In this sense, the MEP Martin Hojsík (PS, Renew Europe) is in favour of enforcing stricter renewable conditions and environmental limits into the European Union legislation. “I assume that there will be a rather intense discussion,” he commented.


In order to continue supporting the increasing share of renewables in the total energy consumption, it is necessary to burn biomass correctly, but also pay attention to the development of other renewable energies.

Szemesová highlights that biomass is the workable solution in the short term. Personally, she would not advocate for gas, which is still largely being viewed as a viable transitional fuel in the EU.

She sees the absence of a government-based conception on renewables as the main reason why photovoltaic, geothermal, wind, and solar energy is not well developed in Slovakia. Problem with developing solar and wind sources is also the factual continuation of “stop status” where distributors refuse to plug in new resources citing the protection  of the stability of the grid as the reason.
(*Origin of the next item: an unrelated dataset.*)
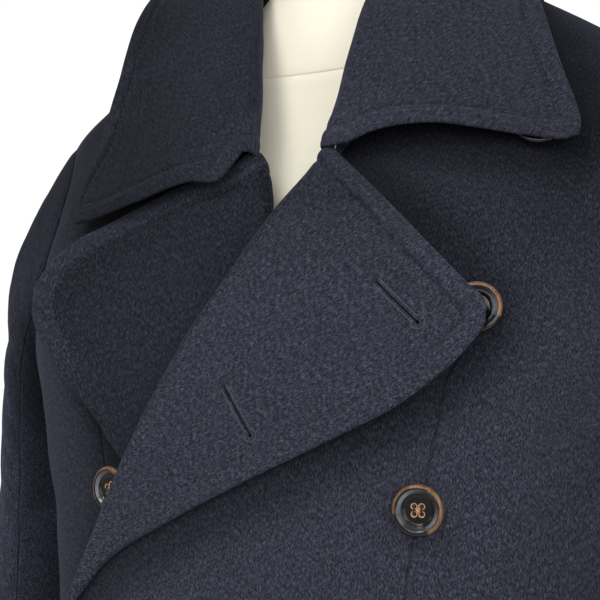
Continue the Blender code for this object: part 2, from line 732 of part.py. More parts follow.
def collar_grids():
    """Neck seam, its normals, fold line and lying leaf from the left gorge to the right gorge."""
    left = collar_side(
        LEFT_EDGE, LEFT_COLLAR_FOLD, LEFT_COLLAR_FRONT, LEFT_COLLAR_EDGE, right=False
    )
    right = collar_side(
        RIGHT_EDGE, RIGHT_COLLAR_FOLD, RIGHT_COLLAR_FRONT, RIGHT_COLLAR_EDGE, right=True
    )
    return [np.concatenate([a, b[-2::-1] * (-1, 1, 1)]) for a, b in zip(left, right)]


def collar_pieces():
    seam, normal, fold, lying = collar_grids()
    across = np.linspace(0, 1, COLLAR_COLUMNS + 1)
    outward = fold * (1, 1, 0) + (0, 0, COLLAR_UPWARD)
    spread, away = fold_frame(fold, lying[:, -1] - fold, outward)
    top = fold + FOLD_RADIUS * away
    fall = (1 - step(0, 1, across))[None, :, None]
    leaf = lying + fall * (top - lying[:, 0])[:, None, :]
    inner = np.concatenate([fold_section(fold, spread, away, FOLD_RADIUS), leaf], axis=1)
    wall("collar_leaf", inner, inner + LAPEL_CLOTH * grid_normals(inner))
    head = fold - (FOLD_RADIUS + CLOTH) * away + SEAM_GAP * spread
    up = unit(head - seam - np.sum((head - seam) * normal, axis=-1, keepdims=True) * normal)
    foot = seam + 2 * SEAM_GAP * up
    rise = np.linspace(0, 1, STAND_COLUMNS + 1)[None, :, None]
    inner = foot[:, None, :] + (head - foot)[:, None, :] * rise
    thick = unit(normal[:, None, :] * (1 - rise) + away[:, None, :] * rise)
    wall("collar_stand", inner, inner + CLOTH * thick)


def sleeve_grid(turn, share):
    """Grid on the left sleeve's outer side; turn as in the armhole, share along the sleeve."""
    outer_x, outer_z, inner_x, inner_z, middle_y, depth = read(SLEEVE_RINGS, share)
    outer = np.stack([outer_x, middle_y, outer_z], axis=-1)
    inner = np.stack([inner_x, middle_y, inner_z], axis=-1)
    sine = np.sin(turn)[None, :, None]
    cosine = np.cos(turn)[None, :, None]
    middle = (outer + inner)[:, None, :] / 2
    along_y = np.array([0.0, 1.0, 0.0])
    rings = middle + (outer - inner)[:, None, :] / 2 * sine + depth[:, None, None] * along_y * cosine
    hole_angle, hole_height = armhole(turn)
    start = body(hole_angle, hole_height, CLOTH + 2 * SEAM_GAP)
    hold = 1 - step(0, SLEEVE_HEAD_SHARE, share)
    return rings + hold[:, None, None] * (start - rings[0])[None]


def sleeve_normals(turn, share):
    round_hole = sleeve_grid(turn + SMALL_TURN, share) - sleeve_grid(turn - SMALL_TURN, share)
    along = np.gradient(sleeve_grid(turn, share), axis=0)
    return unit(np.cross(round_hole, along))


def sleeve_pieces(side, right):
    share = np.linspace(0, 1, SLEEVE_ROWS + 1) ** 1.25
    gap = math.degrees(SEAM_GAP / 2 / ARMHOLE_HALF_DEPTH)
    for piece, turns in (("top", TOP_SLEEVE_TURNS), ("under", UNDER_SLEEVE_TURNS)):
        turns = np.array(turns, float)
        turns[0] += gap
        turns[-1] -= gap
        outer = sleeve_grid(np.radians(turns), share)
        inner = outer - CLOTH * sleeve_normals(np.radians(turns), share)
        mirror = (-1, 1, 1) if right else (1, 1, 1)
        wall("sleeve_%s_%s" % (piece, side), inner * mirror, outer * mirror)


# ---------------------------------------------------------------- buttons
def button_mesh():
    """Four-hole button, its underside at its origin, facing +Z."""
    rings = turned(BUTTON_PROFILE[1:-1], ROUND_SEGMENTS)
    blank = ring_solid("button_blank", rings, "horn")
    cutters = []
    for k in range(4):
        turn = math.pi / 4 + k * math.pi / 2
        profile = ((BUTTON_HOLE_RADIUS, -0.002), (BUTTON_HOLE_RADIUS, 0.006))
        hole = ring_solid("hole_%d" % k, turned(profile, 10), "horn")
        across = BUTTON_HOLE_OFFSET * math.sqrt(2)
        hole.location = (across * math.cos(turn), across * math.sin(turn) + WHOLE_SHIFT_Y, 0)
        cut = blank.modifiers.new("hole", "BOOLEAN")
        cut.operation = "DIFFERENCE"
        cut.solver = "EXACT"
        cut.object = hole
        cutters.append(hole)
    bpy.context.view_layer.update()
    shape = bpy.data.meshes.new_from_object(blank.evaluated_get(bpy.context.evaluated_depsgraph_get()))
    for spare in [blank, *cutters]:
        bpy.data.objects.remove(spare, do_unlink=True)
    shape.name = "button"
    return shape


def set_on_coat(made, x, height, lift):
    """Stands an object on the coat's outer side with its own +Z along the cloth's outward normal."""
    angle = front_angle(np.array([x]), np.array([height]))
    normal = body_normal(angle, np.array([height]))[0]
    place = body(angle, np.array([height]), np.array([lift]))[0]
    level = unit(np.cross((0.0, 0.0, 1.0), normal))
    upward = np.cross(normal, level)
    matrix = np.eye(4)
    matrix[:3, 0] = level
    matrix[:3, 1] = upward
    matrix[:3, 2] = normal
    matrix[:3, 3] = place + (0, WHOLE_SHIFT_Y, 0)
    made.matrix_world = matrix.T.tolist()


def buttons():
    shape = button_mesh()
    shank_rings = turned(((SHANK_RADIUS, 0.0), (SHANK_RADIUS, SHANK_HEIGHT)), 12)
    for row, left_x, height, right_x in BUTTON_ROWS:
        for side, x in (("left", left_x), ("right", right_x)):
            if x is None:
                continue
            over_left = side == "left" or height < LEFT_BREAK_HEIGHT
            lift = CLOTH + (float(overlap(x, height)) if over_left else 0.0) + SHANK_GAP
            made = bpy.data.objects.new("button_%s_%d" % (side, row), shape)
            bpy.context.scene.collection.objects.link(made)
            set_on_coat(made, x, height, lift + SHANK_HEIGHT + SEAM_GAP)
            shank = ring_solid("thread_%s_%d" % (side, row), shank_rings, "thread")
            set_on_coat(shank, x, height, lift)


# ---------------------------------------------------------------- dress form and stand
def form_ring(height, segments):
    angle = np.arange(segments) * 2 * math.pi / segments
    x, y = ring_point(FORM_RINGS, angle, np.full(segments, height))
    return np.stack([x, y, np.full(segments, height)], axis=-1)


def dress_form():
    low = FORM_RINGS[0][0]
    high = FORM_RINGS[-1][0]
    heights = low + (high - low) * np.linspace(0, 1, FORM_ROWS + 1) ** 0.8
    ring_solid("form_torso", [form_ring(h, FORM_SEGMENTS) for h in heights], "linen")
    rings = []
    for turn in np.linspace(0, 80, 6):
        scale = math.cos(math.radians(turn))
        rise = CAP_HEIGHT * math.sin(math.radians(turn))
        rings.append(form_ring(high, FORM_SEGMENTS) * (scale, scale, 1) + (0, 0, rise + SEAM_GAP))
    ring_solid("form_cap", rings, "wood")


def stand():
    bevel = BASE_BEVEL
    profile = [(BASE_RADIUS, 0.0), (BASE_RADIUS, BASE_HEIGHT - bevel)]
    for turn in (30, 60, 90):
        sine = math.sin(math.radians(turn))
        cosine = math.cos(math.radians(turn))
        profile.append((BASE_RADIUS - bevel + bevel * cosine, BASE_HEIGHT - bevel + bevel * sine))
    ring_solid("stand_base", turned(profile, 48), "metal")
    pole = ((POLE_RADIUS, BASE_HEIGHT + SEAM_GAP), (POLE_RADIUS, FORM_RINGS[0][0] - SEAM_GAP))
    ring_solid("stand_pole", turned(pole, ROUND_SEGMENTS), "metal")


def main():
    for spare in list(bpy.data.objects):
        bpy.data.objects.remove(spare, do_unlink=True)
    front_piece("front_left", LEFT_EDGE, right=False)
    front_piece("front_right", RIGHT_EDGE, right=True)
    lapel_piece("lapel_left", LEFT_EDGE, LEFT_LAPEL_EDGE, LEFT_LAPEL_TOP, right=False)
    lapel_piece("lapel_right", RIGHT_EDGE, RIGHT_LAPEL_EDGE, RIGHT_LAPEL_TOP, right=True)
    collar_pieces()
    back_piece("back_left", right=False)
    back_piece("back_right", right=True)
    sleeve_pieces("left", right=False)
    sleeve_pieces("right", right=True)
    buttons()
    dress_form()
    stand()


main()
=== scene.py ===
"""Looks of a double-breasted wool overcoat on a limbless dress form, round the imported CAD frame.

Metres, +Z up. The front faces -Y and the wearer's left is +X, as in the frame. Every cloth piece is
a thin shell with rounded edges, built from the CAD's tables. A few rows of those tables are changed
here for looks: the rings at the waist, the ends of the collar and the top of the right lapel.
"""
import math

import bpy
import numpy as np
from mathutils import Matrix, Vector
from mathutils.bvhtree import BVHTree
from mathutils.kdtree import KDTree


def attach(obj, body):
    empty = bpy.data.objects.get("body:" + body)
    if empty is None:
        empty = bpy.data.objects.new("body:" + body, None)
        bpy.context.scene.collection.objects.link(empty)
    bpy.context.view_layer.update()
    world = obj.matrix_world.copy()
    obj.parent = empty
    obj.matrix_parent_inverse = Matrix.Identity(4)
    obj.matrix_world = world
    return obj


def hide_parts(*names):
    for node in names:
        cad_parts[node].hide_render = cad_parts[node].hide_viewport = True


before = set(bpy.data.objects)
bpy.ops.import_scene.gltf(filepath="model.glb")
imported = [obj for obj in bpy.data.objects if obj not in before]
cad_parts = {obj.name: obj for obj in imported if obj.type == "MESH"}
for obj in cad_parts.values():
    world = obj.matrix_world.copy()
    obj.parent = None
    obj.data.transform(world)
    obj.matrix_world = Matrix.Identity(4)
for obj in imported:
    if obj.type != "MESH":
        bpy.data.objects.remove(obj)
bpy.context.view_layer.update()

# ---------------------------------------------------------------- cloth sizes
CLOTH = 0.0025
LAPEL_CLOTH = 0.0035
SEAM_GAP = 0.0003
HEM_HEIGHT = 0.420
UNDERARM_HEIGHT = 1.234
SHOULDER_HEIGHT = 1.434
ARMHOLE_HALF_DEPTH = 0.083

# The coat's inner surface, as level rings from the hem to the neck.
# The rings from 1.010 to 1.110 round off the waist, where the CAD has a single ring.
# height, half_width, front_depth, back_depth, power of the rounded ring
BODY_RINGS = (
    (0.420, 0.298, 0.206, 0.214, 2.10),
    (0.560, 0.282, 0.197, 0.203, 2.10),
    (0.700, 0.264, 0.187, 0.190, 2.12),
    (0.900, 0.236, 0.171, 0.166, 2.22),
    (1.010, 0.2198, 0.1613, 0.1512, 2.36),
    (1.030, 0.2173, 0.1596, 0.1487, 2.40),
    (1.050, 0.2157, 0.1580, 0.1465, 2.44),
    (1.070, 0.2148, 0.1566, 0.1448, 2.49),
    (1.090, 0.2149, 0.1553, 0.1435, 2.54),
    (1.110, 0.2158, 0.1541, 0.1426, 2.59),
    (1.130, 0.2175, 0.153, 0.142, 2.65),
    (1.180, 0.2245, 0.151, 0.143, 2.75),
    (1.230, 0.2320, 0.147, 0.147, 2.90),
    (1.265, 0.2410, 0.143, 0.149, 2.95),
    (1.310, 0.244, 0.136, 0.150, 2.80),
    (1.350, 0.245, 0.124, 0.148, 2.60),
    (1.400, 0.244, 0.103, 0.138, 2.35),
    (1.434, 0.234, 0.086, 0.122, 2.20),
    (1.455, 0.210, 0.076, 0.109, 2.12),
    (1.475, 0.182, 0.069, 0.098, 2.06),
    (1.503, 0.137, 0.062, 0.086, 2.02),
    (1.522, 0.105, 0.058, 0.079, 2.00),
    (1.535, 0.081, 0.055, 0.072, 2.00),
    (1.560, 0.066, 0.050, 0.066, 2.00),
)

# Soft flutes that open towards the hem: waves round the ring, phase in degrees, share of the flute.
FLUTES = ((5, 20.0, 0.55), (8, 75.0, 0.30), (3, 140.0, 0.35))
FLUTE_DEPTH = 0.009
FLUTE_TOP = 1.05

# Inner edges of the two fronts. x is measured towards the front's own side, so it is negative
# where the front passes the centre. share runs from the hem to the side of the neck.
# share, x, height
LEFT_EDGE = (
    (0.000, -0.136, 0.420),
    (0.220, -0.138, 0.700),
    (0.400, -0.140, 0.940),
    (0.500, -0.141, 1.058),
    (0.530, -0.134, 1.082),
    (0.560, -0.119, 1.102),
    (0.600, -0.099, 1.138),
    (0.645, -0.076, 1.182),
    (0.700, -0.046, 1.236),
    (0.740, -0.023, 1.273),
    (0.775, -0.001, 1.302),
    (0.810, 0.020, 1.331),
    (0.840, 0.033, 1.350),
    (0.870, 0.042, 1.368),
    (0.900, 0.0455, 1.381),
    (0.912, 0.0510, 1.390),
    (0.930, 0.0550, 1.416),
    (0.950, 0.0595, 1.450),
    (0.970, 0.0660, 1.487),
    (0.988, 0.0750, 1.518),
    (1.000, 0.0820, 1.5345),
)
RIGHT_EDGE = (
    (0.000, -0.136, 0.420),
    (0.220, -0.137, 0.700),
    (0.400, -0.139, 0.940),
    (0.500, -0.138, 1.045),
    (0.530, -0.134, 1.072),
    (0.600, -0.110, 1.125),
    (0.670, -0.078, 1.190),
    (0.735, -0.048, 1.250),
    (0.795, -0.021, 1.305),
    (0.840, -0.001, 1.340),
    (0.865, 0.0045, 1.359),
    (0.883, 0.0110, 1.373),
    (0.900, 0.0185, 1.3845),
    (0.912, 0.0275, 1.396),
    (0.930, 0.0370, 1.423),
    (0.950, 0.0480, 1.455),
    (0.970, 0.0600, 1.489),
    (0.988, 0.0735, 1.518),
    (1.000, 0.0820, 1.5345),
)
BREAK_SHARE = 0.530
LEFT_BREAK_HEIGHT = 1.082
GORGE_SHARE = 0.900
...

The sudden increase in renewables share could also have potential effect on many strategies in this area which were based on the assumption Slovakia needs to catch up substantially.

The Ministry of Economy says – although not in the connection to the sudden change in renewables statistics – that it may use the resources available (tariffs, which are paid as part of the electricity bills) to pay off the debts created by the wrongly design subsidies schemes for renewables in the past.

According to original plan of the ministry, announced in October 2020, the new RES installations should be supported in the form of auctions, not with a fixed feed-in fee for a given number of years, as was the case in the past. These plans have not yet materialized, officially due to lack of money.

According to State Secretary at the Ministry of Economy, Karol Galek (SaS), the ministry will be offering subsidies for initial investment (investment support), but is waiting for the EU money.

On the other hand, the European Commission pushes for a more ambitious target for renewables for Slovakia of 24 percent as part of the 2030 Climate Target Plan.

Should Slovakia go for the higher 24 2030 target, it will have to invest into alternative energy sources, like geothermal energy, facilities, and technology.  For geothermal energy Slovakia is also looking for ways of EU funding.